Özel'in istifa talebine Köksal'dan rest
DEM Parti'ye kapıyı kapatmasıyla partiyi karıştıran CHP'nin Afyonkarahisar adayı Burcu Köksal, istifasını isteyen Özgür Özel'e çok ağır bir cevap verdi. Köksal ayrıca Özel'e, İmamoğlu'nu da kast ederek ağır bir göndermede bulundu.
CHP'nin Afyonkarahisar Belediye Başkan Adayı Burcu Köksal'ın "Seçildiğimde DEM Parti hariç bütün siyasi partilere kapımızı açık olacak" açıklaması, partide krize neden oldu.
CHP Genel Başkanı Özgür Özel, Uşak mitinginde düzeltme yapmak zorunda kalarak, "Ufak bir dil sürçmesi yaşandı. Afyon Belediyesi de Uşak Belediyesi'nin kapıları da herkese açık" dedi.
Ancak Köksal, Özel'in açıklamasından sonra geri adım atmadı, sözlerinin arkasında durdu.
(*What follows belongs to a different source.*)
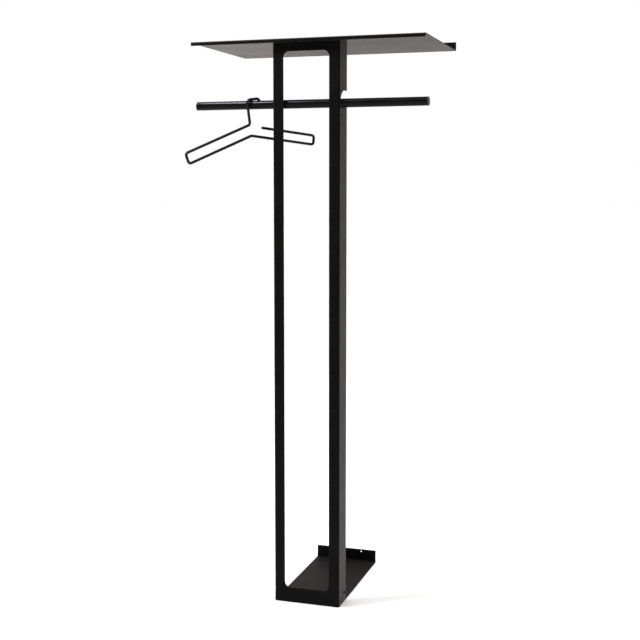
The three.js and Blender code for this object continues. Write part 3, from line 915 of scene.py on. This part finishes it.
def make_rack():
    coat = sheet_coat()
    settle(front_frame(), "front_frame", "rack", coat)
    settle(hat_shelf(), "hat_shelf", "rack", coat)
    settle(floor_plate(), "floor_plate", "rack", coat)
    screw_finish = black_screw()
    nut_finish = zinc_nut()
    up = (0, 0, 1)
    for i in range(1, 5):
        screw, nut = f"shelf_screw_{i}", f"shelf_nut_{i}"
        settle(button_screw(screw, up), screw, "rack", screw_finish)
        settle(hexagon_nut(nut, up), nut, "rack", nut_finish)
    plastic = cap_plastic()
    for name, side in (("left", -1), ("right", 1)):
        out = (side, 0, 0)
        screw, nut = f"floor_screw_{name}", f"floor_nut_{name}"
        settle(button_screw(screw, out), screw, "rack", screw_finish)
        settle(hexagon_nut(nut, out), nut, "rack", nut_finish)
        settle(rail_end_cap(name, side), f"rail_end_cap_{name}", "rail", plastic)
    settle(clothes_rail(), "clothes_rail", "rail", rail_coat())
    settle(coat_hanger(), "coat_hanger", "hanger", wire_coat())


# -------------------------------------------------------------------- studio

def make_camera():
    data = bpy.data.cameras.new("camera")
    data.sensor_width = 36
    data.lens = CAMERA_LENS
    data.shift_y = CAMERA_SHIFT
    camera = bpy.data.objects.new("camera", data)
    camera.location = CAMERA_PLACE
    camera.rotation_euler = (math.pi / 2 - CAMERA_DIP, 0, CAMERA_TURN)
    bpy.context.scene.collection.objects.link(camera)
    bpy.context.scene.camera = camera


def make_floor():
    corners = [(-1, -1), (1, -1), (1, 1), (-1, 1)]
    mesh = bpy.data.meshes.new("floor")
    mesh.from_pydata([(x * FLOOR_REACH, y * FLOOR_REACH, 0) for x, y in corners], [], [(0, 1, 2, 3)])
    mesh.materials.append(pale_floor())
    floor = bpy.data.objects.new("floor", mesh)
    bpy.context.scene.collection.objects.link(floor)


def softbox(name, place, target, size, power, color):
    """A soft area light that shines from place to target."""
    data = bpy.data.lights.new(name, "AREA")
    data.shape = "RECTANGLE"
    data.size, data.size_y = size
    data.energy = power
    data.color = color
    light = bpy.data.objects.new(name, data)
    light.location = place
    light.rotation_euler = (Vector(target) - Vector(place)).to_track_quat("-Z", "Y").to_euler()
    light.visible_camera = False
    bpy.context.scene.collection.objects.link(light)


def make_light():
    """A small cool key at the upper left for the rail, and a warm card low behind for the shelf."""
    softbox("key_softbox", (-0.95, -0.72, 2.85), (-0.2, -0.19, 1.47), (0.55, 0.3), 62, (0.84, 0.88, 1.0))
    softbox("low_rear_card", (-2.3, 3.2, 0.8), (-0.3, 0, 1.6), (2.0, 1.2), 9, (1.0, 0.93, 0.88))


def make_world():
    """White to the camera. As light: bright overhead, warm and softer low at the back, dim in front."""
    world = bpy.data.worlds.new("studio")
    world.use_nodes = True
    bpy.context.scene.world = world
    nodes = world.node_tree.nodes
    links = world.node_tree.links
    shown = nodes["Background"]
    shown.inputs["Color"].default_value = (1, 1, 1, 1)
    direction = nodes.new("ShaderNodeTexCoord").outputs["Generated"]
    split = nodes.new("ShaderNodeSeparateXYZ")
    links.new(direction, split.inputs["Vector"])

    def ramp(value, stops):
        """Colours against a value that runs from -1 to 1."""
        node = nodes.new("ShaderNodeValToRGB")
        node.color_ramp.interpolation = "EASE"
        for i, (position, color) in enumerate(stops):
            if i < 2:
                stop = node.color_ramp.elements[i]
                stop.position = (position + 1) / 2
            else:
                stop = node.color_ramp.elements.new((position + 1) / 2)
            stop.color = (*color, 1)
        spread = nodes.new("ShaderNodeMapRange")
        spread.inputs["From Min"].default_value = -1
        links.new(value, spread.inputs["Value"])
        links.new(spread.outputs["Result"], node.inputs["Fac"])
        return node.outputs["Color"]

    def join(how, first, second):
        node = nodes.new("ShaderNodeMix")
        node.data_type = "RGBA"
        node.blend_type = how
        node.inputs["Factor"].default_value = 1
        links.new(first, node.inputs["A"])
        links.new(second, node.inputs["B"])
        return node.outputs["Result"]

    around = ramp(split.outputs["Y"], [(-0.85, FRONT_GLOW), (0.45, BACK_GLOW)])
    height = ramp(split.outputs["Z"], [(0.12, (1, 1, 1)), (0.4, MIDDLE_GLOW)])
    overhead = ramp(split.outputs["Z"], [(0.62, (0, 0, 0)), (0.88, (1, 1, 1))])
    light = join("ADD", join("MULTIPLY", around, height), overhead)
    lighting = nodes.new("ShaderNodeBackground")
    lighting.inputs["Strength"].default_value = OVERHEAD_STRENGTH
    links.new(light, lighting.inputs["Color"])
    rays = nodes.new("ShaderNodeLightPath")
    chosen = nodes.new("ShaderNodeMixShader")
    links.new(rays.outputs["Is Camera Ray"], chosen.inputs["Fac"])
    links.new(lighting.outputs["Background"], chosen.inputs[1])
    links.new(shown.outputs["Background"], chosen.inputs[2])
    links.new(chosen.outputs["Shader"], nodes["World Output"].inputs["Surface"])


make_camera()
make_rack()
make_floor()
make_light()
make_world()
bpy.context.scene.view_settings.view_transform = "Standard"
Sabah gazetesi yazarı Mahmut Övür, Köksal'ın son çıkışının Ankara ve İstanbul'u sarstığını söyledi. Övür, "Sarstı, çünkü CHP-DEM ittifakının esas amacı Ekrem İmamoğlu'nu kazandırmaktı. O iş çökerse, İmamoğlu ve 2028 hayali biterdi" değerlendirmesini yaptı. Övür, yazısına şöyle devam etti:
Bu yüzden İmamoğlu, kendisinin amiri durumunda olan Burcu Köksal'a yönelik zehir zemberek bir çıkış yaptı:
"Öyle, 'Ben belediye başkanı olursam şu partilileri belediyeye almam, şu partililer hariç şunlarla görüşürüm diyen ya kendine başka bir iş bulacak ya da başka parti bulacak, onu söyleyeyim."
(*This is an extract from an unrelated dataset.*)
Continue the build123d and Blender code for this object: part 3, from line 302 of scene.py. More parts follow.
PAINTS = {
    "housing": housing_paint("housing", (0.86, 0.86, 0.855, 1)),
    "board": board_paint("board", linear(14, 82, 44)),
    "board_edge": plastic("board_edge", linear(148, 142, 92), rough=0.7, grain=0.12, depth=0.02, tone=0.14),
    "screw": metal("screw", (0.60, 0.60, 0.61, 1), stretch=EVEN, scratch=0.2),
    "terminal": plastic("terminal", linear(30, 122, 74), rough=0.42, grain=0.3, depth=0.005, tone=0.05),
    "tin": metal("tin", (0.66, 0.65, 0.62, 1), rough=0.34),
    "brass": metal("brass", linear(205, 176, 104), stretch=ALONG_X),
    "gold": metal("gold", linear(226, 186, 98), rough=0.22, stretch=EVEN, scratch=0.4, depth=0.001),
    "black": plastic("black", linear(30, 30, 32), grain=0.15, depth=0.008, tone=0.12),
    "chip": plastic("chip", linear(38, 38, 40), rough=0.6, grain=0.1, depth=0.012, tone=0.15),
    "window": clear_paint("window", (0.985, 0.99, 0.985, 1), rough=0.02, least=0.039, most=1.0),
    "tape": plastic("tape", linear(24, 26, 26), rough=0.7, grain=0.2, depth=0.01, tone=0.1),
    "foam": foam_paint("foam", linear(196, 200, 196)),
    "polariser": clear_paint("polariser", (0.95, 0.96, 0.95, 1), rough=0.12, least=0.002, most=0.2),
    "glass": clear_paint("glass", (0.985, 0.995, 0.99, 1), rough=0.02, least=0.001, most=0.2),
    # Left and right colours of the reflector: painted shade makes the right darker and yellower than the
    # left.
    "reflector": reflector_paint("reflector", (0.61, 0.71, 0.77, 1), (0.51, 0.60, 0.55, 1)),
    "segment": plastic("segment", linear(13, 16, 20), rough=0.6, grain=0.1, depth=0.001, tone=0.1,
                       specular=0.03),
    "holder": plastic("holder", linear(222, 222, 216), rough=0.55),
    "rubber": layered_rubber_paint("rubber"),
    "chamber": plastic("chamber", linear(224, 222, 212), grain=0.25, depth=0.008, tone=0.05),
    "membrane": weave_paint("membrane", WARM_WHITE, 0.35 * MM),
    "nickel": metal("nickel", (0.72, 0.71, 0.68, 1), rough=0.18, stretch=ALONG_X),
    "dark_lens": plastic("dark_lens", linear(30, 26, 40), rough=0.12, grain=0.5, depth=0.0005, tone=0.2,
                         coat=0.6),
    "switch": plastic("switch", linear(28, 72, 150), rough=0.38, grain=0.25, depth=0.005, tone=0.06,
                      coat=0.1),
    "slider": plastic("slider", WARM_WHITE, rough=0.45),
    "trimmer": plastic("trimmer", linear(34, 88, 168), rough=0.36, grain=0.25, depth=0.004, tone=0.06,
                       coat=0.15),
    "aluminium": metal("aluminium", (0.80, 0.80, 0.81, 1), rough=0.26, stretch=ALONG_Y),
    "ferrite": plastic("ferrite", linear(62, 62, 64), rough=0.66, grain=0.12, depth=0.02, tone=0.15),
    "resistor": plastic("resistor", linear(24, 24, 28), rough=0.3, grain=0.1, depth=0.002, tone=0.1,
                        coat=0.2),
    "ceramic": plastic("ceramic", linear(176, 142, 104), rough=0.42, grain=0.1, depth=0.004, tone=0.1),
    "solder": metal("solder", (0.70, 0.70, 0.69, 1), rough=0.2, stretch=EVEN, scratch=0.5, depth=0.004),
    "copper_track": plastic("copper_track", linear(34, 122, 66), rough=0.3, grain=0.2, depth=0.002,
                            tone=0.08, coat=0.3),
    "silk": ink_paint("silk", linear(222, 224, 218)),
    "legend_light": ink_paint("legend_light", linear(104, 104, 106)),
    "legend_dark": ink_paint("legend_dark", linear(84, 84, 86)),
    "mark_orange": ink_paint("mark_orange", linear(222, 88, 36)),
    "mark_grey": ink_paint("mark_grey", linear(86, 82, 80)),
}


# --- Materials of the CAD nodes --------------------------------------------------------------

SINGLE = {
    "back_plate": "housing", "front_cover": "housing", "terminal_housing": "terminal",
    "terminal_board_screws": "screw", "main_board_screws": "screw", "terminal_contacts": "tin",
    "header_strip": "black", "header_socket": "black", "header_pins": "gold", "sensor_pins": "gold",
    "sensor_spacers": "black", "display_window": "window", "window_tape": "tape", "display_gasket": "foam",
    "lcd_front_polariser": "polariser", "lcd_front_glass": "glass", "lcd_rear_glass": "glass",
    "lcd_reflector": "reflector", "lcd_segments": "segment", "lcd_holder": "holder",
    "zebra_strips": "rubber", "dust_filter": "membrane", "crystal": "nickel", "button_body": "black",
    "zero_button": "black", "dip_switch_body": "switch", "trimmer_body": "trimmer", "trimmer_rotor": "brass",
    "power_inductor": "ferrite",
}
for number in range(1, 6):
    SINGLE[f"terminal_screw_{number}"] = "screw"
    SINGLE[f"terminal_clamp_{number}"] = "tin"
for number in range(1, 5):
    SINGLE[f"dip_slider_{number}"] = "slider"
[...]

Bu çıkış aynı zamanda esas genel başkanın ya da Saraçhane medyasının deyimiyle "lider"in kim olduğunu da gösterdi.
'BİR MÜTEAHHİDE PEŞKEŞ ÇEKTİNİZ'
Bütün bunlar da gizli saklı değil, kamuoyunun gözü önünde oldu ve işin sadece görünen kısmıydı. Arka planda ise çok daha sert ve derin bir kavga vardı. Açıklamanın duyulmasından sonra küplere binen İmamoğlu, hemen telefona sıralıyor ve "Genel Başkanı" Özgür Özel'i arıyordu. Kulislerde buna arama değil, "azarlama" deniyordu:
"O kadını kaldır at partiden..."
Sonra Özel, Burcu Köksal'ı arıyor ve o da onu azarlıyordu:
"Ben düzeltme yaptım, beni dinlemediniz. Hemen adaylıktan istifa edin..."
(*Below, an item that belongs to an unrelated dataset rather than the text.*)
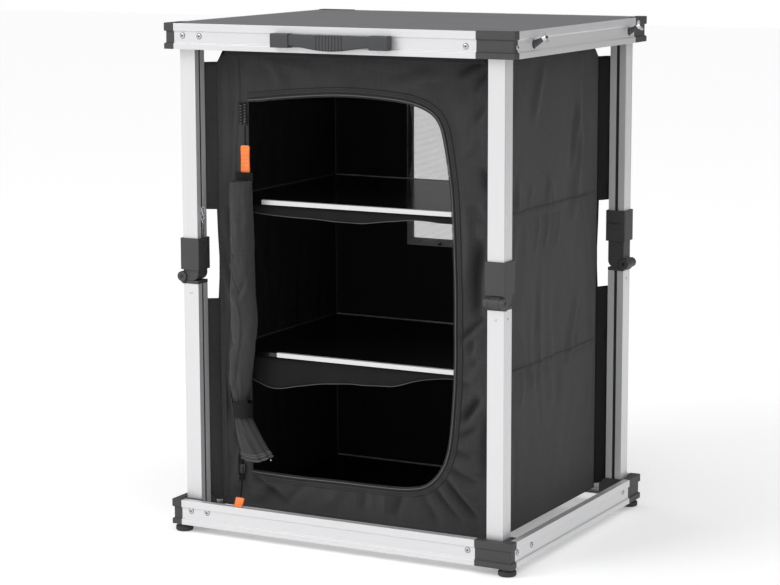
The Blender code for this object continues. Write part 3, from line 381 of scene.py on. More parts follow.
dress(MOULDED, CORNERS, moulding)
dress(("foot_",), CORNERS, rubber)
dress(("lower_leg_", "upper_leg_"), CORNERS, upright_metal)
dress(RAILS, ("front", "rear"), cross_metal)
dress(RAILS, ("left", "right"), deep_metal)
dress(("table_board",), ("",), decor)
dress(("bottom_board",), ("",), black_board)
dress(("shelf_",), ("lower", "upper"), black_board, soft_edges=False)
dress(("handle_",), ("grip", "block_left", "block_right"), handle_moulding)
dress(("side_stud_",), ("front", "rear"), handle_moulding)
dress(("wing_nut_",), ("front", "rear"), steel)
dress(("zip_slider_",), ("upper", "lower"), dark_steel)


# Mesh helpers


def piece(name, points, faces, finish, body, smooth=40.0):
    """A named piece built in the frame's own axes, riding on a body."""
    mesh = bpy.data.meshes.new(name)
    mesh.from_pydata([tuple(point) for point in points], [], faces)
    mesh.materials.append(finish.material)
    mesh.validate()
    made = bpy.data.objects.new(name, mesh)
    bpy.context.collection.objects.link(made)
    made.location = MIDDLE
    if smooth:
        mesh.shade_smooth()
        mesh.set_sharp_from_angle(angle=math.radians(smooth))
    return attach(made, body)


def thicken(made, thickness, offset=-1.0, shaded_back=None):
    """Give a sheet its cloth thickness and keep it as mesh; its back may have another finish."""
    step = made.modifiers.new("thickness", "SOLIDIFY")
    step.thickness = thickness
    step.offset = offset
    if shaded_back:
        made.data.materials.append(shaded_back.material)
        step.material_offset = 1
    graph = bpy.context.evaluated_depsgraph_get()
    made.data = bpy.data.meshes.new_from_object(made.evaluated_get(graph))
    made.modifiers.clear()
    made.data.name = made.name
    return made


def inside_out(shape):
    """The same points, with faces that look the other way."""
    points, faces = shape
    return points, [tuple(reversed(face)) for face in faces]


def block(place, axes, spans):
    """A small block at a place, with a span of distances along each of its three axes."""
    first, second, third = axes
    corners = [place + first * a + second * b + third * c for a in spans[0] for b in spans[1] for c in spans[2]]
    return corners, [(0, 1, 3, 2), (4, 6, 7, 5), (0, 4, 5, 1), (2, 3, 7, 6), (0, 2, 6, 4), (1, 5, 7, 3)]


def fold_down(pieces, height, keep):
    """Give each piece a mesh of its own; the height and the share to keep are not used."""
    for made in pieces:
        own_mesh(made)


def join_faces(groups):
    """Put several (points, faces) together in one list of each."""
    points, faces = [], []
    for group_points, group_faces in groups:
        start = len(points)
        points += list(group_points)
        faces += [tuple(index + start for index in face) for face in group_faces]
    return points, faces


def skin(rings, closed_ring=True, closed_path=False, caps=True):
    """Faces that join rings of equal count into a tube."""
    count = len(rings[0])
    points = [point for ring in rings for point in ring]
    faces = []
    spans = len(rings) if closed_path else len(rings) - 1
    sides = count if closed_ring else count - 1
    for ring in range(spans):
        after = (ring + 1) % len(rings)
        for side in range(sides):
            step = (side + 1) % count
            faces.append((ring * count + side, ring * count + step, after * count + step, after * count + side))
    if caps and closed_ring and not closed_path:
        faces.append(tuple(reversed(range(count))))
        faces.append(tuple(range((len(rings) - 1) * count, len(rings) * count)))
    return points, faces


def along(path):
    """Unit directions along a path of points."""
    path = np.asarray(path, float)
    steps = np.gradient(path, axis=0)
    return steps / np.linalg.norm(steps, axis=1)[:, None]


def sweep(path, out, section, closed_path=False):
    """Sweep a section (sideways, outwards) along a path on a surface that faces out."""
    path = np.asarray(path, float)
    if closed_path:
        ahead = np.roll(path, -1, 0) - np.roll(path, 1, 0)
        ahead /= np.linalg.norm(ahead, axis=1)[:, None]
    else:
        ahead = along(path)
    out = np.broadcast_to(np.asarray(out, float), path.shape)
    side = np.cross(ahead, out)
    side /= np.linalg.norm(side, axis=1)[:, None]
    rings = [[p + s * a + o * b for a, b in section] for p, s, o in zip(path, side, out)]
    return skin(rings, closed_path=closed_path)


def tube(path, radius, sides=10):
    """A round tube along a path."""
    path = np.asarray(path, float)
    ahead = along(path)
    angles = [2 * math.pi * step / sides for step in range(sides)]
    side = np.cross(ahead[0], (0.0, 0.0, 1.0))
    if np.linalg.norm(side) < 0.1:
        side = np.cross(ahead[0], (0.0, 1.0, 0.0))
    rings = []
    for place, direction in zip(path, ahead):
        side = side - direction * (side @ direction)
        side /= np.linalg.norm(side)
        other = np.cross(direction, side)
        rings.append([place + radius * (side * math.cos(a) + other * math.sin(a)) for a in angles])
    return skin(rings)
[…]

Köksal'ın cevabı ise kamuoyunun yakından bildiği Canan Kaftancıoğlu-İmamoğlu kavgasını hatırlatıyordu:
"Özgür Bey, genel başkan olarak 80 ili ve İstanbul'u bir müteahhide peşkeş çektiniz ve partiyi teröristlere teslim ettiniz. Asıl siz istifa edin."
Köksal çok daha ayrıntılı bu kavganın içyüzünü açıklar mı göreceğiz ama kulislerde yüze kapanan telefonlar, İmamoğlu'nun tehdide varan konuşmaları gibi onlarca şey konuşuluyor.
Gördüğünüz gibi CHP'de tablo mayıs travmasından çok daha vahim ve patlamaya hazır durumda.
Kurultay sonrası CHP'nin yönetilemediği, 160 bini aşkın CHP üyesinin istifa ettiği, çok merkezli bir CHP olduğu ve bunlar arasındaki kavganın er veya geç patlayacağı biliniyor ve bekleniyordu ama bu kadar erken açığa çıkacağı tahmin edilmiyordu.
Siyaset üretmeden siyaset yapmanın, gizli kapaklı ittifaklarla iş kotarmanın nasıl bir siyasi savrulmaya ve dip dalgaya yol açacağını kestirmek hiç kolay değil. CHP tam da bunu yaşıyor.